» **AIM OF THE EXERCISE**
Reproduce each line of the listing exactly.

» **RECORDED INFORMATION**
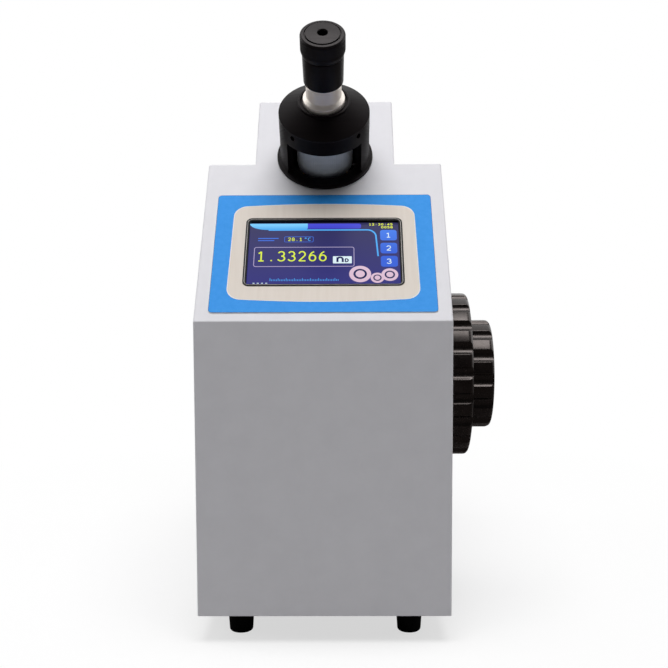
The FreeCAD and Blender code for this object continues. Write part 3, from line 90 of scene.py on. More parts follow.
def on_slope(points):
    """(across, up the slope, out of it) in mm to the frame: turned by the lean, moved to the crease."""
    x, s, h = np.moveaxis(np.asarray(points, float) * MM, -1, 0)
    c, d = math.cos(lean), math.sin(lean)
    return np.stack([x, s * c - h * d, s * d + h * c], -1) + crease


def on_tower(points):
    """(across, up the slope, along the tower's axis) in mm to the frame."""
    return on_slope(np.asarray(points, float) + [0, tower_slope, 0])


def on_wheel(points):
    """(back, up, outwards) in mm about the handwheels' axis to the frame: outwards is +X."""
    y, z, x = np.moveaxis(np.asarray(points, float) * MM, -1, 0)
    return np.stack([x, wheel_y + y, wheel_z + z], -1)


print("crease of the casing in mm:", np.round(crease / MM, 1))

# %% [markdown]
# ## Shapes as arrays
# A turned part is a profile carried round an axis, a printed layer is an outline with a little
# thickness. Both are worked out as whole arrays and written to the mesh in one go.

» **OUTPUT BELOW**
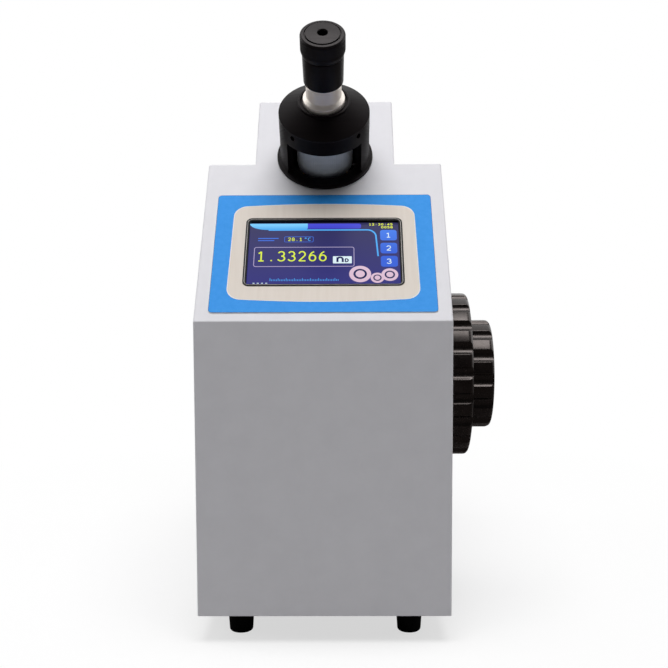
The FreeCAD and Blender code for this object continues. Write part 3, from line 90 of scene.py on. More parts follow.
def on_slope(points):
    """(across, up the slope, out of it) in mm to the frame: turned by the lean, moved to the crease."""
    x, s, h = np.moveaxis(np.asarray(points, float) * MM, -1, 0)
    c, d = math.cos(lean), math.sin(lean)
    return np.stack([x, s * c - h * d, s * d + h * c], -1) + crease


def on_tower(points):
    """(across, up the slope, along the tower's axis) in mm to the frame."""
    return on_slope(np.asarray(points, float) + [0, tower_slope, 0])


def on_wheel(points):
    """(back, up, outwards) in mm about the handwheels' axis to the frame: outwards is +X."""
    y, z, x = np.moveaxis(np.asarray(points, float) * MM, -1, 0)
    return np.stack([x, wheel_y + y, wheel_z + z], -1)


print("crease of the casing in mm:", np.round(crease / MM, 1))

# %% [markdown]
# ## Shapes as arrays
# A turned part is a profile carried round an axis, a printed layer is an outline with a little
# thickness. Both are worked out as whole arrays and written to the mesh in one go.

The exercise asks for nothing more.